Engaging directly with delegates and office holder/seekers allows me to make my opinions heard and considered even if I am not a delegate. My opinions get less weight but they understand me and I understand them better than if I sit back and leave all the work to the delegates after caucus night. Engaging with other voters in my precinct outside of caucus night allows me the opportunity to share my opinions and make both me and others better informed on the issues before caucus night arrives. Also, as a delegate I was always interested in getting feedback and providing information to the other voters in my precinct. Sadly, I discovered that only a small percent of the voters had any interest in staying engaged after the caucus night.
Personally I think all delegates should embrace the opportunity to gather and disseminate information among the voters in their precinct – that would go a long way to increase voter engagement outside of caucus night. Voters who discuss issues on a regular basis outside of caucus night are going to be less likely to be swayed by a political machine, whether it’s an incumbent or a challenger, because they will have already considered issues in advance rather than simply accepting the first argument they hear on the subject which will usually be delivered by the first machine to get running in the campaign cycle.
Curt’s argument that the caucus system defines constituencies in ways inconsistent with political responsibility rings hollow for me. In any system, it is the people who engage that become the constituency of the candidates. The delegates get a vote in convention but non-delegates who are engaged can influence the votes of delegates and can influence the candidates’ positions as well. In a primary the voters at large are still not the constituency of the candidate. In a primary their constituency becomes those people who are willing and able to finance their campaigns – which is also inconsistent with political responsibility.
On the other hand, Curt’s argument that the caucus system is too focused on avoiding a primary seems true to me. I think caucuses are a good tool – especially if they are part of an overall political system that is healthy with regard to voter engagement – but if they are designed simply to minimize the need for primaries then that becomes a problem. While his argument speaks to me, I don’t think that simply modifying the threshold to avoid a primary actually addresses the underlying issue.

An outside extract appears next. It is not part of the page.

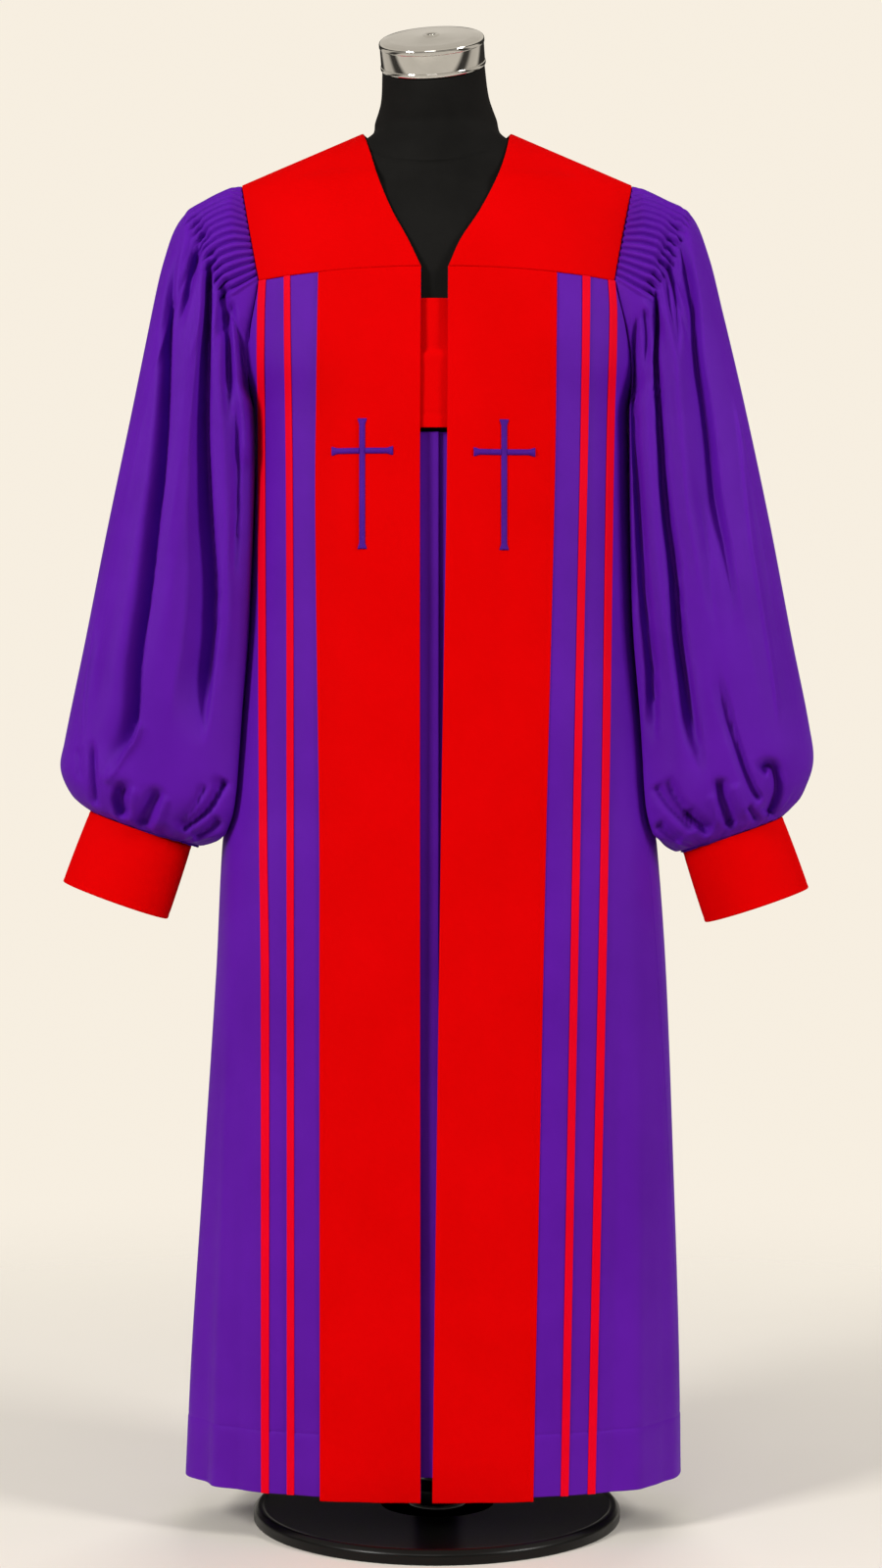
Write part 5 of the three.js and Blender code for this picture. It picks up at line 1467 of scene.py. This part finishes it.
for node, (obj, material, slot) in made.items():
    finish_piece(obj, material, node)

# ---- Floor, light and camera ----
FLOOR_SIZE = 40
FLOOR_FADE = (0.45, 2.2)  # metres from the middle between which the floor fades out
AMBIENT = ((0.95, 0.93, 0.90), 0.24)  # colour and strength of the even light all round
BACKDROP = (0.93, 0.86, 0.75)
# What gloss sees of the studio: share of the way from straight down to straight up, and tone.
REFLECTED = [(0.0, 0.50), (0.31, 0.62), (0.345, 0.04), (0.40, 0.05), (0.44, 0.50), (0.53, 0.58),
             (0.56, 0.03), (0.67, 0.03), (0.74, 0.66), (0.86, 0.56), (1.0, 0.52)]
REFLECTED_TINT = (1.0, 0.93, 0.82)
# Name, place, height it is aimed at, width and height, watts, whether gloss shows it.
LIGHTS = [
    ("left_box", (-2.5, -2.35, 2.4), 1.15, (0.8, 1.5), 108, True),
    ("right_box", (2.8, -1.7, 2.2), 1.15, (0.8, 1.5), 76, True),
    ("front_box", (-0.4, -3.4, 3.0), 0.8, (1.2, 0.9), 14, True),
    ("back_box", (0.5, 2.9, 2.5), 0.9, (2.4, 1.6), 62, False),
]
LIGHT_COLOUR = (1.0, 0.985, 0.96)
CAMERA_PLACE = (0.0042, -3.110, 0.8146)
CAMERA_FALL = 1.14  # degrees below level
CAMERA_LENS = 69.75
SENSOR = 36.0


def build_floor():
    """A plain pale floor that fades out away from the object, so no edge shows behind it."""
    bpy.ops.mesh.primitive_plane_add(size=FLOOR_SIZE)
    floor = bpy.context.object
    floor.name = "floor"
    material, tree, surface = new_material("pale_floor")
    colour = shade(tree, (0.79, 0.745, 0.67), (0.82, 0.775, 0.70), 1.2)
    link(tree, colour, "Color", surface, "Base Color")
    surface.inputs["Roughness"].default_value = 0.75
    surface.inputs["Specular IOR Level"].default_value = 0.1
    place = add_node(tree, "ShaderNodeTexCoord")
    apart = add_node(tree, "ShaderNodeVectorMath", operation="LENGTH")
    link(tree, place, "Object", apart, 0)
    fade = add_node(tree, "ShaderNodeMapRange", interpolation_type="SMOOTHSTEP",
                    From_Min=FLOOR_FADE[0], From_Max=FLOOR_FADE[1])
    link(tree, apart, "Value", fade, "Value")
    faded = add_node(tree, "ShaderNodeBsdfTransparent")
    mix = mixed(tree, fade, "Result", surface, faded)
    link(tree, mix, "Shader", tree.nodes["Material Output"], "Surface")
    floor.data.materials.append(material)


def mixed(tree, share, output, first, second):
    """The first shader, turned into the second one by a share."""
    mix = add_node(tree, "ShaderNodeMixShader")
    link(tree, share, output, mix, "Fac")
    link(tree, first, 0, mix, 1)
    link(tree, second, 0, mix, 2)
    return mix


def build_world():
    """Even light all round; gloss sees soft panels instead, and the camera a plain backdrop."""
    world = bpy.data.worlds.new("studio")
    bpy.context.scene.world = world
    world.use_nodes = True
    tree = world.node_tree
    ambient = tree.nodes["Background"]
    ambient.inputs["Color"].default_value = (*AMBIENT[0], 1)
    ambient.inputs["Strength"].default_value = AMBIENT[1]
    backdrop = add_node(tree, "ShaderNodeBackground", Strength=1.0)
    backdrop.inputs["Color"].default_value = (*BACKDROP, 1)
    panels = add_node(tree, "ShaderNodeBackground", Strength=1.0)
    direction = add_node(tree, "ShaderNodeTexCoord")
    parts = add_node(tree, "ShaderNodeSeparateXYZ")
    link(tree, direction, "Generated", parts, "Vector")
    height = add_node(tree, "ShaderNodeMapRange", From_Min=-1.0)
    link(tree, parts, "Z", height, "Value")
    ramp = add_node(tree, "ShaderNodeValToRGB")
    fill_ramp(ramp, [(place, [tone * tint for tint in REFLECTED_TINT]) for place, tone in REFLECTED])
    link(tree, height, "Result", ramp, "Fac")
    link(tree, ramp, "Color", panels, "Color")
    rays = add_node(tree, "ShaderNodeLightPath")
    in_gloss = mixed(tree, rays, "Is Glossy Ray", ambient, panels)
    seen = mixed(tree, rays, "Is Camera Ray", in_gloss, backdrop)
    link(tree, seen, "Shader", tree.nodes["World Output"], "Surface")


def soft_light(name, place, aim_height, size, power, in_gloss):
    light = bpy.data.lights.new(name, "AREA")
    light.shape = "RECTANGLE"
    light.size, light.size_y = size
    light.energy = power
    light.color = LIGHT_COLOUR
    box = bpy.data.objects.new(name, light)
    box.location = place
    aim = Vector((0, 0, aim_height)) - Vector(place)
    box.rotation_euler = aim.to_track_quat("-Z", "Y").to_euler()
    box.visible_glossy = in_gloss
    bpy.context.scene.collection.objects.link(box)


def build_camera():
    camera = bpy.data.cameras.new("camera")
    camera.sensor_width = SENSOR
    camera.lens = CAMERA_LENS
    camera.clip_end = 100
    eye = bpy.data.objects.new("camera", camera)
    eye.location = CAMERA_PLACE
    eye.rotation_euler = (math.radians(90 - CAMERA_FALL), 0, 0)
    bpy.context.scene.collection.objects.link(eye)
    bpy.context.scene.camera = eye
    bpy.context.scene.view_settings.view_transform = "Standard"


build_floor()
build_world()
for light in LIGHTS:
    soft_light(*light)
build_camera()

I personally suspect that the real reason that all those reforms were rejected out of hand by the delegates at the GOP convention was because they recognized that changing the threshold would not address the actual weaknesses of the system.
The desire Curt expressed to see permanent efforts to encourage participation on caucus night seems more tuned to the actual problem as does his desire to have the parties encourage delegates to communicate with their neighbors. I believe that one way to encourage participation in caucus night would be to ensure that all the attendees at caucus night can feel that they have someone who can represent their viewpoint at the convention. That could be done by weighting delegate votes at the convention based on the support they received on caucus night rather than simply limiting the number of people who can be delegates at the convention.

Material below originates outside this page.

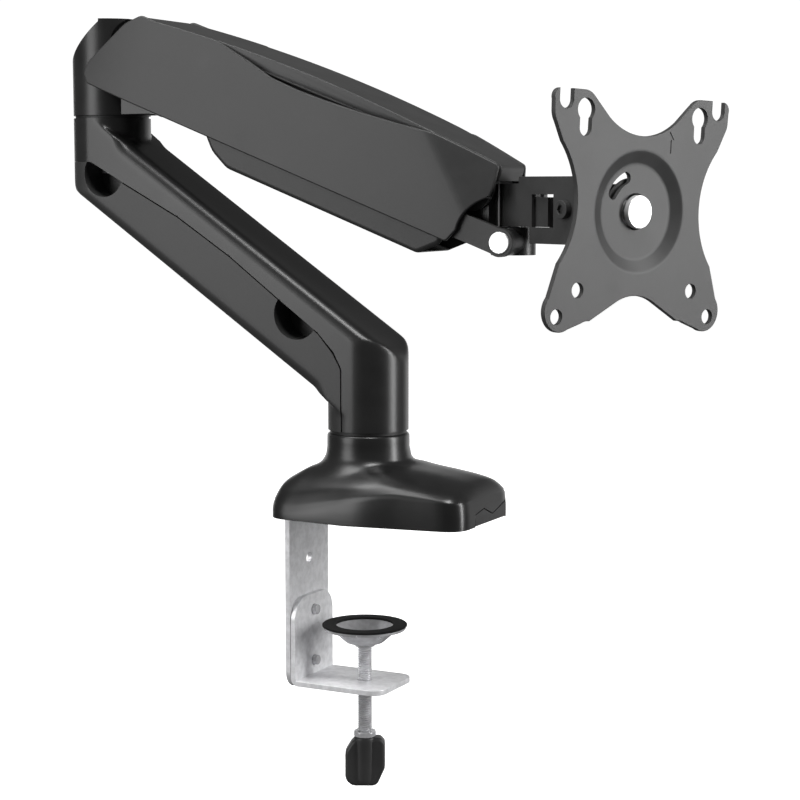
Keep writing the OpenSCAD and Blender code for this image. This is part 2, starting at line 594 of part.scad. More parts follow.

I don’t believe that supplying contact information for their neighbors to the delegates is helpful but encouraging and expecting delegates to undertake their responsibilities transparently by communicating publicly about the work they are doing and the issues they are weighing would be very helpful. What we need is to foster a culture within the state that values discussion of political topics among regular people so that when the time comes to vote, whether it be for a candidate, a delegate, or a referendum, the voters are informed about the issues, know their own positions, and have some appreciation for opposing viewpoints.
Appreciation for opposing viewpoints is important because it reduces the polarization and rancor that discourage people from becoming involved in politics. That appreciation is fostered by continued discussion between people with differing perspectives It is not more or less likely based on whether we have a caucus system or a direct primary system. It’s likelihood is based on how long people remain engaged in the process. An ideal process would keep voters engaged long enough for the majority of voters to reach an informed consensus on the candidates or issues being voted on – whether that consensus is reached at the convention, in the primary, or in a general election. For that reason I think the idea of allowing open primaries where the top two candidates appear on the general election ballot regardless of party affiliation deserves consideration. While Fred Cox see this as messing up the primary system, I consider it reasonable to let general election voters choose between two republican candidates if the democratic candidate can’t garner as much support as either of the top two republican candidates.

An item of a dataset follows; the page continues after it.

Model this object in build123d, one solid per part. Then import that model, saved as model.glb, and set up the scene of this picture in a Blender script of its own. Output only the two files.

There are two significant issues I see with that approach that deserve consideration. First, it interferes with the ability to vote a straight party ticket in the general election. Personally, I think the option to simply select a party and skip the opportunity to cast a vote for each individual candidate is unhelpful at best and detrimental to voter engagement at worst. Second, third party candidates get left out somewhere. Considering how many third party candidates get elected here (none) I’m not too worried about that but in fairness it should be addressed. I would suggest that the major parties must participate in the open primary so long as either of them has more than one candidate come out of their convention for each specific office. Third parties would only be required to participate in the open primary if they had more than one candidate to put on the ballot for an office. Perhaps the rule could be generalized so that any party which was associated with a current elected official would be required to participate in the open primary if any of those parties produced more than one candidate for any office (after their party convention). Those parties which had no elected officials would be designated minor parties and could skip the open primary so long as they only had one candidate for any given office.
If we were a single-party-dominated state because the voters shared a strong set of shared values and generally reached an informed consensus on candidates early in the process so that primaries were generally expensive but hollow shows of democracy and general elections were generally a formal recognition of that informed consensus then I would say that the system was healthy.
So long as we remain instead a single-party-dominated state because voters are largely abandoning any active participation in the political process and choosing instead to cast uninformed votes based on minimal information allowing the dominant party to go unchallenged until a major issue arises (like revelations of clearly unethical prior conduct by a newly minted Attorney General – not to name any names) then I think it is imperative for those who recognize the problems in the system to work for reforms that will foster a healthy political climate.